Raw data =>

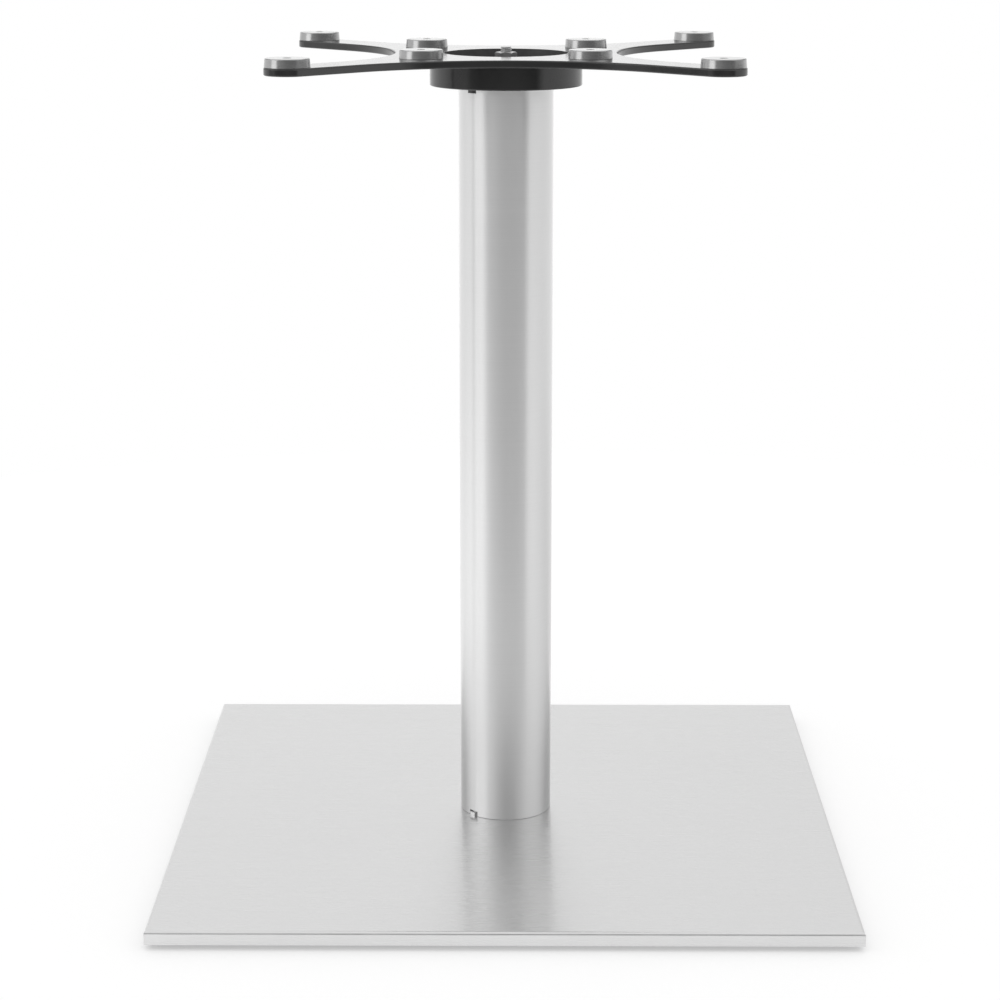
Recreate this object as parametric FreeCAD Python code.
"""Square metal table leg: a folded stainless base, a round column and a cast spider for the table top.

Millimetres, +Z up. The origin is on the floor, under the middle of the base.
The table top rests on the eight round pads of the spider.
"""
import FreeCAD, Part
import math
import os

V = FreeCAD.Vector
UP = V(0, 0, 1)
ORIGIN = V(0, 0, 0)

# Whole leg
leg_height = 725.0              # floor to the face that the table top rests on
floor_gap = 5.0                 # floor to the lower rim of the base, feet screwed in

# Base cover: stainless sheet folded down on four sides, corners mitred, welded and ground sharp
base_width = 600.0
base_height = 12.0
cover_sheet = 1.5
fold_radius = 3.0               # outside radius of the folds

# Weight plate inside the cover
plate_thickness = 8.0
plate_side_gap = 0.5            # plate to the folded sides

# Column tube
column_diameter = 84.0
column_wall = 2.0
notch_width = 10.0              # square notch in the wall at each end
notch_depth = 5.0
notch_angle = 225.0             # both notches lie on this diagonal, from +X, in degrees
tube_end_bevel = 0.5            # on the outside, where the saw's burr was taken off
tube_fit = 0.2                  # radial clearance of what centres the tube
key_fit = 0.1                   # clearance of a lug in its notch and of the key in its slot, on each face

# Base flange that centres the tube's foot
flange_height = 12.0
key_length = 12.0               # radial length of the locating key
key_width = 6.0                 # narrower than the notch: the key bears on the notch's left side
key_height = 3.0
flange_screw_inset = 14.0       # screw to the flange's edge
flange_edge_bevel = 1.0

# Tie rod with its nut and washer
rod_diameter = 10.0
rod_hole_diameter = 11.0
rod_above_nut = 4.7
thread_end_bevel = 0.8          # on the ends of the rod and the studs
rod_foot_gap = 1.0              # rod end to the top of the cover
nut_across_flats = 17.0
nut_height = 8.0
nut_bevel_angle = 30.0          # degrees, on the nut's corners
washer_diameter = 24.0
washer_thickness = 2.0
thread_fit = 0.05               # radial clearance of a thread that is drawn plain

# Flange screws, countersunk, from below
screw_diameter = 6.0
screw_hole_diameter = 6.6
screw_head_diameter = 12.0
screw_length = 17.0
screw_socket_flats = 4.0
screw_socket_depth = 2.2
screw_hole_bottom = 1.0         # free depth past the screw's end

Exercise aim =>
From the very first line of the data through the line with "the table top." in it, please reproduce each line exactly and output nothing more.

Expected answer =>
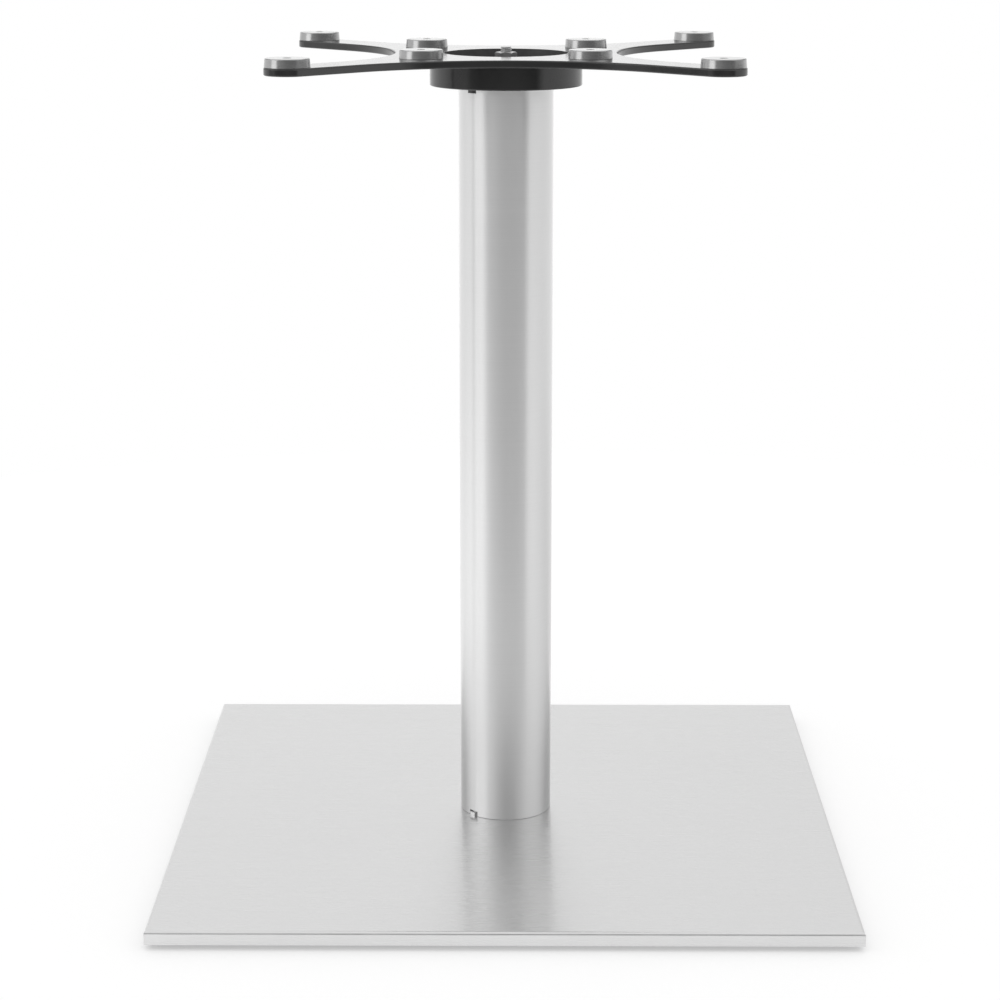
Recreate this object as parametric FreeCAD Python code.
"""Square metal table leg: a folded stainless base, a round column and a cast spider for the table top.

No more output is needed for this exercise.